No. Even the value of money is a function of whiteness. Remember, white super-elites determine what gets counted as money in the first place. Even the capacity to fix exchange rates is set by banks in the USA and Europe, not by the African nations whose resources the USA, Europe, and others plunder. So producing more Black millionaires doesn't create "black privilege."

In fact, check out Saidiya Hartman's book Lose Your Mother: A Journey Along the Atlantic Slave Route and look at the chapter titled "Blood Cowries." Centuries ago, West African elites were selling other Africans into the European slave trade. European slaving companies paid for nearly one third of these slaves using the currency that African elites liked at that time: cowrie shells. That's right. Nearly one third of us Black folks who were sold into slavery in the Americas were paid for with cowrie shells that the Europeans dug up from the Indian Ocean and used as ballast in their ships. The African elites might have thought that Europeans would accept cowrie shells as currency in return. They were wrong. And once Europeans established control over their African colonies, they eventually demonetized the cowrie shell completely on the African continent. Europeans even determined what could count as currency on the African continent.
white woman with cowrie shell necklace

Well, I'm white and wracked with guilt and I want to do something about racism. So what if I use my white privilege to make something up called "black privilege"?
That's called affirmative action, and it's still white privilege. It's a set of policies that depends on white people's approval to keep going.
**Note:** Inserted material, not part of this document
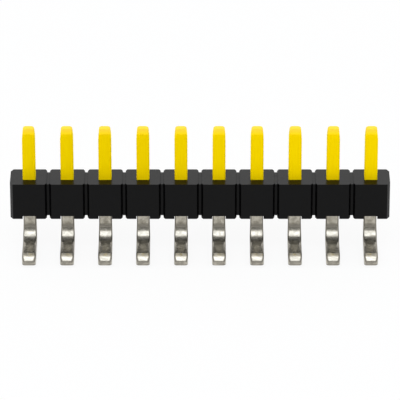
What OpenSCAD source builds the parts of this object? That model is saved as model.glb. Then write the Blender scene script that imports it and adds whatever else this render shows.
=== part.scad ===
// Surface-mount pin header strip: square wire contacts held in a row by one moulded insulator.
// The strip runs along X. The feet lie on z = 0 and point to -Y, and the posts stand along +Z.
// All sizes are in millimetres.

/* [Strip] */
// Number of contacts in the row
positions = 10; // [2:1:40]
// Distance from one contact to the next
pitch = 1.27; // [1.00:0.01:2.54]

/* [Insulator] */
// Depth of the insulator, front to back
body_d = 1.14; // [0.90:0.01:2.00]
// Height of the insulator
body_h = 1.29; // [0.90:0.01:3.00]
// Height of the underside above the board
stand_off = 1.27; // [1.00:0.01:3.00]
// Width of the bevel on the strip's four outer upright corners, seen from the front
corner_w = 0.09; // [0.03:0.01:0.15]
// Depth of the same bevel, seen from the end
corner_d = 0.15; // [0.05:0.01:0.25]

/* [Break grooves] */
// Width of a groove where it opens in the front or back face
groove_w = 0.21; // [0.16:0.01:0.32]
// Depth of a groove, which leaves a web between two segments
groove_d = 0.12; // [0.11:0.01:0.30]
// Width of a groove at the inner end of its flared lips
throat_w = 0.105; // [0.085:0.005:0.150]
// Depth of the flared lips
lip_d = 0.10; // [0.05:0.01:0.11]
// Width of a groove at its floor
floor_w = 0.08; // [0.040:0.005:0.100]
// Drop of a web below the top face
web_drop = 0.05; // [0.010:0.005:0.100]
// Rise of a web above the underside
web_rise = 0.08; // [0.010:0.005:0.100]

/* [Contact wire] */
// Width of the wire along the strip
wire_w = 0.43; // [0.30:0.01:0.50]
// Thickness of the wire, front to back
wire_t = 0.43; // [0.30:0.01:0.50]
// Radius of the wire's four long edges
edge_r = 0.05; // [0.020:0.005:0.080]

/* [Post] */
// Height of a post above the insulator
post_h = 1.85; // [1.00:0.01:6.00]
// Length of the coined taper on the left and right sides of a post's end
taper_l = 0.37; // [0.15:0.01:0.80]
// Narrowing of that taper on each side
taper_in = 0.035; // [0.010:0.005:0.040]
// Radius where that taper rounds into the flat top
nose_r = 0.06; // [0.03:0.01:0.08]
// Length of the bevels in front of and behind a post's end
ramp_l = 0.165; // [0.100:0.005:0.300]
// Depth of those bevels
ramp_in = 0.105; // [0.030:0.005:0.120]
// Radius where those bevels round into the flat top
ramp_r = 0.05; // [0.020:0.005:0.060]

/* [Tail] */
// Distance from the post's centre line to the end of the foot
foot_reach = 1.65; // [1.50:0.01:3.00]
// Inner radius of the bend between leg and foot
bend_r = 0.48; // [0.20:0.01:0.55]
// How far the bend and the foot are squeezed out on each side
squeeze = 0.012; // [0.002:0.002:0.030]
// Height over which the leg widens to the squeezed bend
flare_h = 0.08; // [0.04:0.01:0.15]
// Length of the gentle slope on top of the foot, before the bevel at its end
ease_l = 0.165; // [0.050:0.005:0.250]
// Drop of that slope
ease_h = 0.06; // [0.020:0.005:0.080]
// Height of the bevel over the end of the foot
toe_h = 0.115; // [0.050:0.005:0.130]
// Length of the bevels over and beside the end of the foot
toe_l = 0.10; // [0.050:0.005:0.250]
// Width of the bevels beside the end of the foot
toe_w = 0.025; // [0.010:0.005:0.050]
// Height that the underside rises to at the end of the foot
rise_h = 0.08; // [0.040:0.005:0.140]
// Length over which the underside rises
rise_l = 0.16; // [0.10:0.01:0.40]

/* [Seat of a contact] */
// Gap between a contact and the plastic on each side
seat_gap = 0.005; // [0.000:0.005:0.030]
// Height of the channel across the underside, below each contact
channel_h = 0.105; // [0.050:0.005:0.200]
// Gap between the leg and each side of the channel
channel_gap = 0.01; // [0.005:0.005:0.050]
// Height of a barb's lower end above the underside
barb_up = 0.42; // [0.30:0.01:0.45]
// Length of a barb along the wire
barb_l = 0.30; // [0.15:0.01:0.35]
// How far a barb stands out of the wire's side
barb_out = 0.03; // [0.010:0.005:0.050]

/* [Hidden] */
$fn = 48;
// Overlap that lets a cut pass right through a face
cut = 1;
row_y = (foot_reach - body_d / 2) / 2;
strip_l = positions * pitch;
top_z = stand_off + body_h;
tip_z = top_z + post_h;
barb_z = stand_off + barb_up;
plating_z = barb_z + barb_l;
bend_y = -wire_t / 2 - bend_r;
bend_z = wire_t + bend_r;
foot_w = wire_w + 2 * squeeze;

black_resin = [0.11, 0.11, 0.115];
gold_plate = [0.96, 0.83, 0.05];
tin_plate = [0.74, 0.72, 0.67];

function contact_x(i) = (i - (positions + 1) / 2) * pitch;
function groove_x(i) = contact_x(i) + pitch / 2;

// One break groove in a face whose outward direction is side, as points from left to right
function groove(x, side) =
    let (face = side * body_d / 2)
    [
        [x - groove_w / 2, face],
        [x - throat_w / 2, face - side * lip_d],
        [x - floor_w / 2, face - side * groove_d],
        [x + floor_w / 2, face - side * groove_d],
        [x + throat_w / 2, face - side * lip_d],
        [x + groove_w / 2, face]
    ];

function grooved_face(side) = [for (i = [1:positions - 1]) each groove(groove_x(i), side)];

function reversed(list) = [for (i = [len(list) - 1:-1:0]) list[i]];

// Plan of the insulator: bevelled corners and a groove in both faces at every break
module insulator_plan() {
    end = strip_l / 2;
    face = body_d / 2;
    polygon(concat(
        [[-end, -face + corner_d], [-end + corner_w, -face]],
        grooved_face(-1),
        [[end - corner_w, -face], [end, -face + corner_d]],
        [[end, face - corner_d], [end - corner_w, face]],
        reversed(grooved_face(1)),
        [[-end + corner_w, face], [-end, face - corner_d]]
    ));
}

// Sloped-side dip along a web, as deep as given, opening in the direction up (1) or down (-1)
module web_dip(depth, up) {
    rotate([90, 0, 0])
        linear_extrude(body_d, center = true)
            polygon([
                [-throat_w / 2, 0],
                [-floor_w / 2, -up * depth],
                [floor_w / 2, -up * depth],
                [throat_w / 2, 0],
                [throat_w / 2, up * cut],
                [-throat_w / 2, up * cut]
            ]);
}

// Side view of both barbs: they widen upwards and end in a square step
module barb_outline(grow) {
    half = wire_w / 2 + grow;
    polygon([
        [-half, -grow],
        [half, -grow],
        [half + barb_out, barb_l - barb_l / 4],
        [half + barb_out, barb_l + grow],
        [-half - barb_out, barb_l + grow],
        [-half - barb_out, barb_l - barb_l / 4]
    ]);
}

module barbs(grow) {
    translate([0, 0, barb_z])
        rotate([90, 0, 0])
            linear_extrude(wire_t - 2 * edge_r + 2 * grow, center = true)
                barb_outline(grow);
}

// Everything that one contact needs cut out of the insulator
module contact_seat() {
    translate([0, 0, top_z - body_h / 2])
        cube([wire_w + 2 * seat_gap, wire_t + 2 * seat_gap, body_h + cut], center = true);
    barbs(seat_gap);
    translate([0, 0, stand_off + channel_h / 2 - cut / 2])
        cube([wire_w + 2 * channel_gap, body_d + cut, channel_h + cut], center = true);
}

module insulator() {
    color(black_resin)
        translate([0, row_y, 0])
            difference() {
                translate([0, 0, stand_off])
                    linear_extrude(body_h)
                        insulator_plan();
                for (i = [1:positions])
                    translate([contact_x(i), 0, 0])
                        contact_seat();
                for (i = [1:positions - 1])
                    translate([groove_x(i), 0, 0]) {
                        translate([0, 0, top_z])
                            web_dip(web_drop, 1);
                        translate([0, 0, stand_off])
                            web_dip(web_rise, -1);
                    }
            }
}

// Section of the wire, with its long edges rounded
module wire_section(a, b) {
    square([a - 2 * edge_r, b], center = true);
    square([a, b - 2 * edge_r], center = true);
    for (u = [-1, 1], v = [-1, 1])
        translate([u * (a / 2 - edge_r), v * (b / 2 - edge_r)])
            circle(edge_r);
}

// Outline of a post's end in one side view: straight, then sloped, then rounded to a flat top
module post_outline(width, low, high, slope_l, slope_in, radius) {
    lean = atan(slope_in / slope_l);
    nose_z = high - radius;
    nose_x = width / 2 - (slope_l - radius) * tan(lean) - radius / cos(lean);
    side_x = nose_x + radius * cos(lean);
    side_z = nose_z + radius * sin(lean);
    polygon([
        [-width / 2, low],
        [width / 2, low],
        [width / 2, high - slope_l],
        [side_x, side_z],
        [nose_x, nose_z],
        [nose_x, high],
        [-nose_x, high],
        [-nose_x, nose_z],
        [-side_x, side_z],
        [-width / 2, high - slope_l]
    ]);
    for (u = [-1, 1])
        translate([u * nose_x, nose_z])
            circle(radius);
}

// Gold-plated upper half of a contact, from the plating line to the nose
module post() {
    intersection() {
        translate([0, 0, plating_z])
            linear_extrude(tip_z - plating_z)
                wire_section(wire_w, wire_t);
        rotate([90, 0, 0])
            linear_extrude(wire_t + cut, center = true)
                post_outline(wire_w, plating_z, tip_z, taper_l, taper_in, nose_r);
        rotate([90, 0, 90])
            linear_extrude(wire_w + cut, center = true)
                post_outline(wire_t, plating_z, tip_z, ramp_l, ramp_in, ramp_r);
    }
}

// Foot, sloped and then bevelled over its end, bevelled beside it, with an underside that rises there
module foot() {
    toe_y = -foot_reach + toe_l;
    intersection() {
        translate([0, bend_y, 0])
            rotate([90, 0, 0])
                linear_extrude(foot_reach + bend_y)
                    translate([0, wire_t / 2])
                        wire_section(foot_w, wire_t);
        rotate([90, 0, 90])
            linear_extrude(foot_w + cut, center = true)
                polygon([
                    [bend_y, 0],
                    [bend_y, wire_t],
                    [toe_y + ease_l, wire_t],
                    [toe_y, wire_t - ease_h],
                    [-foot_reach, wire_t - ease_h - toe_h],
                    [-foot_reach, rise_h],
                    [-foot_reach + rise_l, 0]
                ]);
        linear_extrude(wire_t)
            polygon([
                [-foot_w / 2, bend_y],
                [-foot_w / 2, toe_y],
                [-foot_w / 2 + toe_w, -foot_reach],
                [foot_w / 2 - toe_w, -foot_reach],
                [foot_w / 2, toe_y],
                [foot_w / 2, bend_y]
            ]);
    }
}

// Widening of the leg from the drawn wire to the squeezed bend
module flare() {
    intersection() {
        linear_extrude(flare_h)
            wire_section(foot_w, wire_t);
        rotate([90, 0, 0])
            linear_extrude(wire_t + cut, center = true)
                polygon([
                    [-foot_w / 2, 0],
                    [foot_w / 2, 0],
                    [wire_w / 2, flare_h],
                    [-wire_w / 2, flare_h]
                ]);
    }
}

// Tin-plated lower half of a contact: barbs and leg, the bend, and the foot that is soldered
module tail() {
    barbs(0);
    translate([0, 0, bend_z]) {
        linear_extrude(plating_z - bend_z)
            wire_section(wire_w, wire_t);
        flare();
    }
    translate([0, bend_y, bend_z])
        rotate([0, 90, 0])
            rotate_extrude(angle = 90)
                translate([bend_r + wire_t / 2, 0])
                    wire_section(wire_t, foot_w);
    foot();
}

// One contact, formed from a single length of wire
module contact(i) {
    translate([contact_x(i), row_y, 0]) {
        color(gold_plate) post();
        color(tin_plate) tail();
    }
}

insulator();
for (i = [1:positions])
    contact(i);
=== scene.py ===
"""Dresses a surface-mount pin header strip in its real finishes and sets up its studio.

The strip runs along X, its posts stand along +Z and its feet point to -Y. Everything is in metres.
"""

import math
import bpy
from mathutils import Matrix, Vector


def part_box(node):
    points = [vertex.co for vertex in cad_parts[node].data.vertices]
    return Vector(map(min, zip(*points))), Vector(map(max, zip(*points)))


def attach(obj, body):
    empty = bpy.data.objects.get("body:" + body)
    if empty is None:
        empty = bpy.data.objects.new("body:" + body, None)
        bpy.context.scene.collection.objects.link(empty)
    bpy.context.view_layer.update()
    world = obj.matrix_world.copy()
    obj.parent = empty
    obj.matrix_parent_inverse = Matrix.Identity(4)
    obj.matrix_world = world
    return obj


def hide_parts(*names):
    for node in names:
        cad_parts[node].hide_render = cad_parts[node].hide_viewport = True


bl_info = {
    "name": "Pin header strip",
    "version": (1, 0, 0),
    "blender": (4, 5, 0),
    "location": "3D Viewport > Sidebar > Header strip",
    "description": "Builds the contacts and the insulator of a pin header strip, with a studio",
    "category": "Object",
}

import bmesh
import bpy
from mathutils import Vector

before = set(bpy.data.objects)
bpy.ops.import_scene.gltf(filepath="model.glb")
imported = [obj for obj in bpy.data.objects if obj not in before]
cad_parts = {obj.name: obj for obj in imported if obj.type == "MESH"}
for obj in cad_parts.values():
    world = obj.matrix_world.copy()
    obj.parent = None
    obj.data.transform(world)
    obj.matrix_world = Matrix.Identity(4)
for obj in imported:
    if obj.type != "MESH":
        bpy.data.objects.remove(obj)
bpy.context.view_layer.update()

MM = 0.001
BODY = "root"
# Vertex layer with how far each point lies on a long edge, which the tin uses for painted shade
# along those edges
EDGE_SHADE_MASK = "long_edge"
# Rings and points that draw each rounding of the wire
CORNER_STEPS = 4
NOSE_STEPS = 6
TOE_STEPS = 18
BEND_STEPS = 28
# Place, width and height in metres, brightness of the face beside a white room, and colour
SOFTBOXES = {
    "front_softbox": ((0, -0.226, 0.311), (0.40, 0.242), 2.1, "front_lamp"),
    "back_softbox": ((0, 0.32, 0.17), (0.40, 0.20), 0.45, "lamp"),
    "overhead_softbox": ((0, 0, 0.40), (0.60, 0.24), 0.45, "lamp"),
}
# Point that every lamp is aimed at
STRIP_MIDDLE = (0, 0, 1.5 * MM)
# Nearest and farthest that the camera sees, in metres
CLIP = (0.01, 20)
# Rise of a step that is square on the real wire
STEP_GAP = 0.001 * MM
# How far each contact's pattern lies from the last one's, so that no two look alike
PATTERN_STEP = 7.3
CONTACTS = sorted(
    (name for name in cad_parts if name.startswith("contact_")),
    key=lambda name: int(name.rsplit("_", 1)[1]),
)


def srgb(code):
    """Linear colour of an sRGB hex code."""
    parts = [int(code[i:i + 2], 16) / 255 for i in (1, 3, 5)]
    return tuple(
        part / 12.92 if part <= 0.04045 else ((part + 0.055) / 1.055) ** 2.4 for part in parts
    )


def length(name, description, default_mm):
    """A length property whose default is given in millimetres."""
    return bpy.props.FloatProperty(
        name=name,
        description=description,
        default=default_mm * MM,
        min=0,
        precision=6,
        subtype="DISTANCE",
        unit="LENGTH",
    )


def colour(name, description, code):
    """A colour property whose default is an sRGB hex code."""
    return bpy.props.FloatVectorProperty(
        name=name,
        description=description,
        default=srgb(code),
        size=3,
        min=0,
        max=1,
        subtype="COLOR",
    )


def share(name, description, default):
    """A property from 0 to 1."""
    return bpy.props.FloatProperty(
        name=name, description=description, default=default, min=0, max=1, subtype="FACTOR"
    )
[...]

It is by no means an "entitlement" that Black people can call a "privilege" of being Black. Now, we have no qualms about taking advantage of it; frankly, it's the very least that a nation can do for the descendants of its slaves and genocide victims. But it all hinges on how white people feel from one election season to another. It is therefore not an essential change in the status quo. White people's desire and whim, backed by their force, still makes the rules. It's their privilege, even if they use it, ever so briefly, on our behalf.